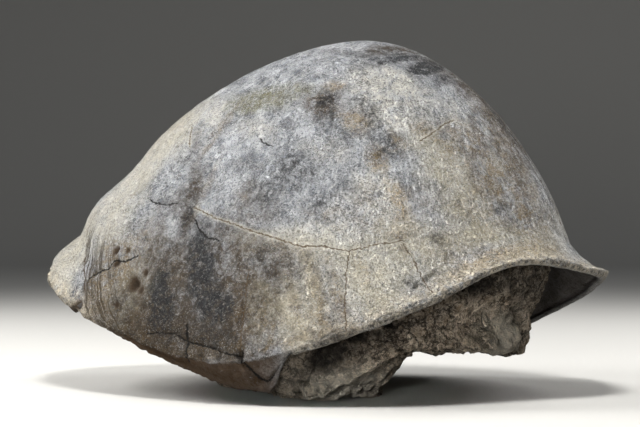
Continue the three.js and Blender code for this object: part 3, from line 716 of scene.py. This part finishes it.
def frame_shift():
    """How far the solids' frame stands from the one that the tables are written in, in mm."""
    low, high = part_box("carapace")
    rim = outer_face(np.arange(SOLID_COLUMNS) * 360 / SOLID_COLUMNS, np.zeros(SOLID_COLUMNS))
    middle = (rim[:, 0].min() + rim[:, 0].max()) / 2
    return np.array([(low.x + high.x) / 2 / MM - middle, 0, 0])


def in_frame(points):
    """Points of the tables' frame, in mm, as metres in the solids' frame."""
    return (points + frame_shift()) * MM


def skin(name, material, first, grid, last=None):
    """A smooth piece over rows of points in metres, closed at its first point and, if given, at its last."""
    size = grid.shape[0] * grid.shape[1]
    index = 1 + np.arange(size).reshape(grid.shape[:2])
    beside = np.roll(index, -1, 1)
    points = [[first], grid.reshape(-1, 3)]
    faces = np.stack([index[:-1], index[1:], beside[1:], beside[:-1]], -1).reshape(-1, 4).tolist()
    faces += [(0, int(a), int(b)) for a, b in zip(index[0], beside[0])]
    if last is not None:
        points.append([last])
        faces += [(int(a), size + 1, int(b)) for a, b in zip(index[-1], beside[-1])]
    mesh = bpy.data.meshes.new(name)
    mesh.from_pydata(np.vstack(points).tolist(), [], faces)
    mesh.shade_smooth()
    mesh.materials.append(material)
    piece = bpy.data.objects.new(name, mesh)
    bpy.context.scene.collection.objects.link(piece)
    return piece


def tell(piece, name, values, last=0):
    """Keeps a number for each point of a mesh, which its material reads by name."""
    attribute = piece.data.attributes.new(name, "FLOAT", "POINT")
    attribute.data.foreach_set("value", np.concatenate([[0], values.ravel(), [last]]).astype(np.float32))


def tell_fibre(piece, degrees, t):
    """Keeps each point's place along the grain of the bone, in metres."""
    crown = np.array([[0, 0, FIBRE_STRETCH]])
    fibre = polar(grain_direction(degrees, t), GRAIN_REACH, FIBRE_STRETCH * t).reshape(-1, 3)
    attribute = piece.data.attributes.new("fibre", "FLOAT_VECTOR", "POINT")
    attribute.data.foreach_set("vector", (np.vstack([crown, fibre, crown]) * MM).astype(np.float32).ravel())


# ---- Materials ----


def linear(colour):
    """An sRGB hex colour as linear RGBA."""
    parts = [int(colour[n : n + 2], 16) / 255 for n in (1, 3, 5)]
    return (*(part / 12.92 if part <= 0.04045 else ((part + 0.055) / 1.055) ** 2.4 for part in parts), 1)


def per_metre(size):
    """The scale of a pattern whose marks are this many mm across."""
    return 1 / (size * MM)


def add(tree, kind, inputs=None, **settings):
    """Adds a node with its settings, and fills each input with a value or with another node's output."""
    node = tree.nodes.new(kind)
    for name, value in settings.items():
        setattr(node, name, value)
    for name, value in (inputs or {}).items():
        if isinstance(value, bpy.types.NodeSocket):
            tree.links.new(value, node.inputs[name])
        else:
            node.inputs[name].default_value = value
    return node


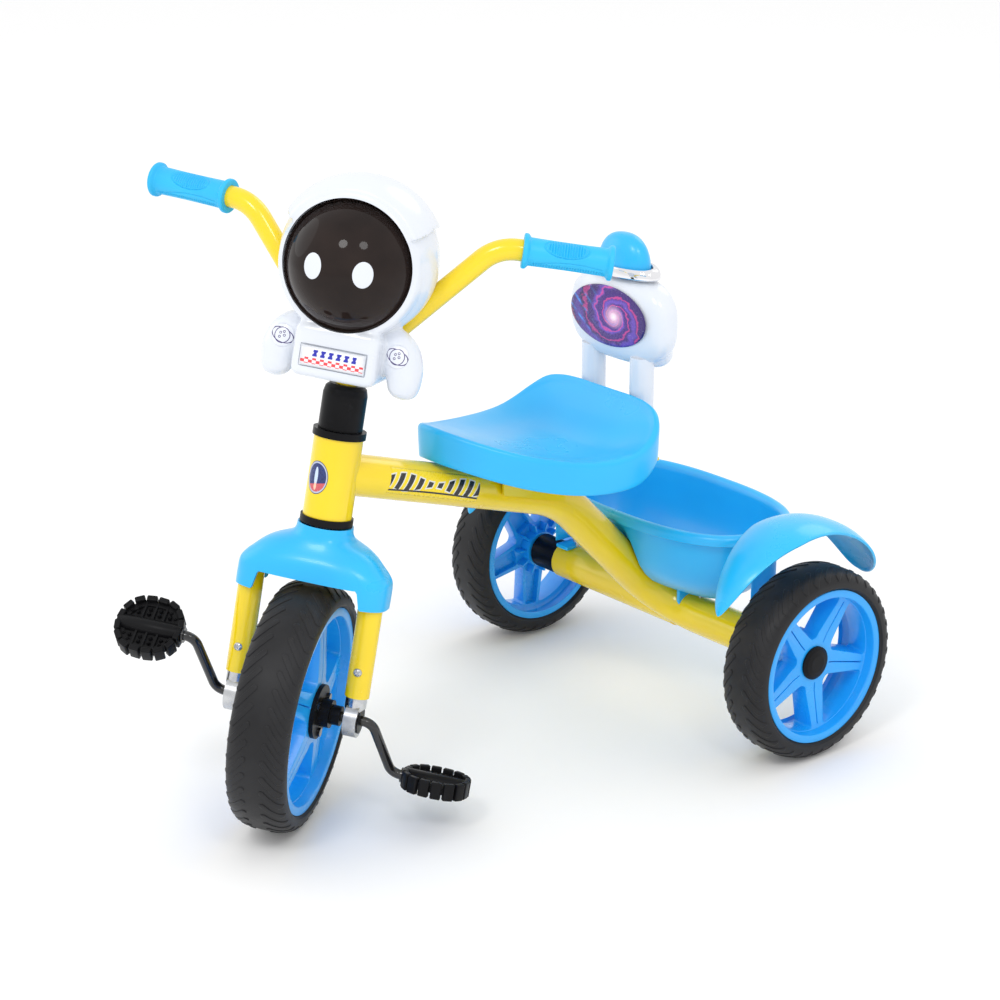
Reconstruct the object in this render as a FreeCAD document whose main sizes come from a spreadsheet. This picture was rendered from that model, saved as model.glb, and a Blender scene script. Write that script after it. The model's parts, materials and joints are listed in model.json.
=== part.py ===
import FreeCAD, Part
import Sketcher
import math
import os
import re

# Children's tricycle. Millimetres, +Z up, the front wheel towards -Y and +X on the rider's left.
# The origin is on the floor, under the middle of the tricycle's box.
# It stands as it was left: handlebar turned to the rider's left, rider's left pedal low.

Vector = FreeCAD.Vector
Placement = FreeCAD.Placement
Rotation = FreeCAD.Rotation

doc = FreeCAD.newDocument("Tricycle")
sheet = doc.addObject("Spreadsheet::Sheet", "Sizes")
pieces = []

sizes = {
    # stance
    "Wheelbase": 467.0,
    "RearAxleBack": 243.7,
    "OverallWidth": 460.0,
    "HeadAngle": 12.12,
    "ForkOffset": 16.5,
    "SteerAtRest": 36.9,
    "CrankAtRest": -60.2,
    # fits
    "RunningFit": 0.05,
    "FaceGap": 0.5,
    "Wall": 2.5,
    # rear wheels
    "RearRadius": 95.0,
    "RearTyreWidth": 51.6,
    "RearRimRadius": 76.7,
    "RearHubIn": 22.0,
    "RearHubOut": 9.8,
    "RearHubRadius": 22.0,
    "RearWindowHalf": 25.0,
    "TyreShoulder": 10.0,
    "RimInset": 2.0,
    "BarrelWall": 4.0,
    "WebHalf": 7.0,
    "SpokeCount": 5,
    "CapRadius": 16.5,
    "CapHeight": 5.0,
    # rear axle
    "AxleRadius": 5.0,
    "NutRadius": 9.0,
    "NutLength": 6.0,
    "NutPocket": 11.0,
    "NutPocketDepth": 7.5,
    "AxleTubeHalf": 147.0,
    "BushRadius": 18.0,
    "BushPlug": 20.0,
    # front wheel
    "FrontRadius": 113.8,
    "FrontTyreWidth": 55.0,
    "FrontRimRadius": 95.7,
    "FrontHubHalf": 22.0,
    "FrontHubRadius": 26.0,
    "FrontWindowHalf": 26.0,
    "FlangeRadius": 25.0,
    "FlangeThick": 4.0,
    "CollarRadius": 13.0,
    "CollarLength": 10.0,
    "NeckRadius": 9.0,
    "NeckLength": 9.0,
    "HubBoltCircle": 19.0,
    "HubBoltRadius": 2.0,
    # crank and pedals
    "CrankRodRadius": 4.5,
    "CrankRadius": 59.0,
    "CrankElbow": 74.0,
    "CrankKnee": 92.0,
    "CrankBend": 12.0,
    "PedalStart": 103.6,
    "PedalLength": 61.3,
    "PedalWidth": 58.0,
    "PedalThick": 16.0,
    "PedalCorner": 14.0,
    "PedalRecess": 8.0,
    "PedalRecessDepth": 7.0,
    "PedalTiltLeft": -3.0,
    "PedalTiltRight": 45.0,
    "WasherRadius": 7.0,
    "WasherThick": 1.6,
    # frame tubes
    "TubeRadius": 19.3,
    "TubeWall": 1.5,
    "MainTubeOnHead": 214.4,
    "MainTubeSlope": 17.6,
    "MainBendForward": 139.0,
    "MainBendRadius": 120.0,
    "AxleBendRadius": 60.0,
    "HeadRadius": 22.25,
    "HeadWall": 2.25,
    "HeadBottom": 175.0,
    "HeadTop": 248.0,
    "CupRadius": 24.0,
    "CupLip": 6.5,
    "CupSleeve": 10.0,
    # fork
    "SteererRadius": 12.7,
    "LegRadius": 11.25,
    "LegWall": 1.5,
    "LegAcross": 56.3,
    "LegBottom": 21.7,
    "LegTop": 128.0,
    "CrownThick": 6.0,
    "CrownHalf": 60.0,
    "CrownBack": 15.0,
    "EyeOuter": 16.0,
    "EyeInner": 12.0,
    "EyeHalf": 6.0,
    "EyeShankTop": 60.0,
    "LegScrewUp": 46.3,
    "ScrewRadius": 2.2,
    "ScrewHeadRadius": 4.2,
    "ScrewHeadHeight": 2.4,
    "CoverHalf": 69.4,
    "CoverBottom": 104.0,
    "CoverShoulder": 130.0,
    "CoverTop": 167.5,
    "CoverArchHalf": 41.0,
    "CoverArchTop": 121.0,
    "CoverWall": 1.8,
    "CoverFront": 38.0,
    "CoverBack": 18.0,
    # stem and handlebar
    "BootTop": 295.5,
    "BootRadius": 20.0,
    "StemRadius": 10.0,
    "StemBottom": 232.0,
    "SteererTop": 284.0,
    "ClampRadius": 16.5,
    "ClampLength": 16.0,
    "BarRadius": 9.75,
    "BarMiddleUp": 330.0,
    "BarMiddleHalf": 18.0,
    "BarElbowAcross": 113.0,
    "BarElbowBack": 8.2,
    "BarElbowUp": 437.8,
    "BarSweep": 13.7,
    "BarLift": 0.9,
    "GripStart": 21.8,
    "GripLength": 79.4,
    "GripRadius": 12.8,
    "GripFlange": 15.5,
    "GripFlangeThick": 5.0,
    # helmet lamp
    "HelmetRadius": 70.0,
    "HelmetForward": 20.0,
    "HelmetUp": 410.0,
    "HelmetFlat": 44.0,
    "VisorUp": 405.7,
    "VisorFace": 49.0,
    "BezelRadius": 63.0,
    "BezelDepth": 8.0,
    "DomeRadius": 53.0,
    "DomeHeight": 35.0,
    "DomeWall": 2.0,
    "BodyHalf": 38.0,
    "BodyBottom": 301.6,
    "BodyTop": 356.0,
    "BodyFront": 60.0,
    "BodyBack": 14.0,
    "ArmRadius": 14.0,
    "PlateWidth": 58.0,
    "PlateHeight": 17.5,
    "PlateUp": 324.0,
    "PlateThick": 1.6,
    "DoorWidth": 32.0,
    "DoorHeight": 28.0,
    "DoorUp": 416.0,
    "DoorThick": 2.0,
    "ButtonUp": 391.0,
    "ButtonRadius": 6.0,
    "ButtonProud": 3.0,
    "BarClearance": 0.4,
    # seat and backrest
    "SeatNose": 305.0,
    "SeatRear": 78.0,
    "SeatHalf": 101.0,
    "SeatSkirt": 31.0,
    "SeatMountUp": 284.0,
    "SeatMountHalf": 24.0,
    "SeatMountFront": 228.0,
    "SeatMountBack": 152.0,
    "BracketDrop": 16.0,
    "BracketThick": 3.0,
    "BracketHalf": 48.0,
    "PostAcross": 34.4,
    "PostForward": 64.0,
    "PostRadius": 12.0,
    "PostTop": 372.0,
    "BackHalf": 68.0,
    "BackThick": 44.0,
    "BackBottom": 363.0,
    "BackTop": 447.0,
    "BackForward": 57.0,
    "LobeRadius": 17.5,
    "LobeBottom": 356.0,
    "BadgeHalfWidth": 53.0,
    "BadgeHalfHeight": 29.5,
    "BadgeUp": 407.7,
    "CollarHalf": 46.0,
    "CollarDepth": 21.0,
    "CollarHeight": 10.0,
    "KnobHalf": 32.0,
    "KnobDepth": 18.0,
    "KnobTop": 486.5,
    # basket and mudguards
    "BasketHalf": 141.0,
    "BasketDepth": 80.0,
    "BasketBack": 10.0,
    "BasketRimUp": 206.5,
    "BasketBottom": 118.0,
    "BasketLip": 9.0,
    "BasketLipTall": 11.0,
    "BasketRound": 38.0,
    "BasketTaper": 14.0,
    "TubeChannel": 3.0,
    "RibAcross": 44.0,
    "RibThick": 4.0,
    "ScrewAcross": 58.0,
    "GuardOver": 23.0,
    "GuardRadius": 107.6,
    "GuardCrown": 7.0,
    "GuardInner": 150.0,
    "GuardOuter": 216.0,
    "GuardLeg": 143.0,
    "GuardFoot": 122.0,
}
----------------
■ WHAT IS EXPECTED: Pull out and copy each line containing the string "Blender".

■ WRITTEN RESPONSE:
Continue the three.js and Blender code for this object: part 3, from line 716 of scene.py. This part finishes it.
Reconstruct the object in this render as a FreeCAD document whose main sizes come from a spreadsheet. This picture was rendered from that model, saved as model.glb, and a Blender scene script. Write that script after it. The model's parts, materials and joints are listed in model.json.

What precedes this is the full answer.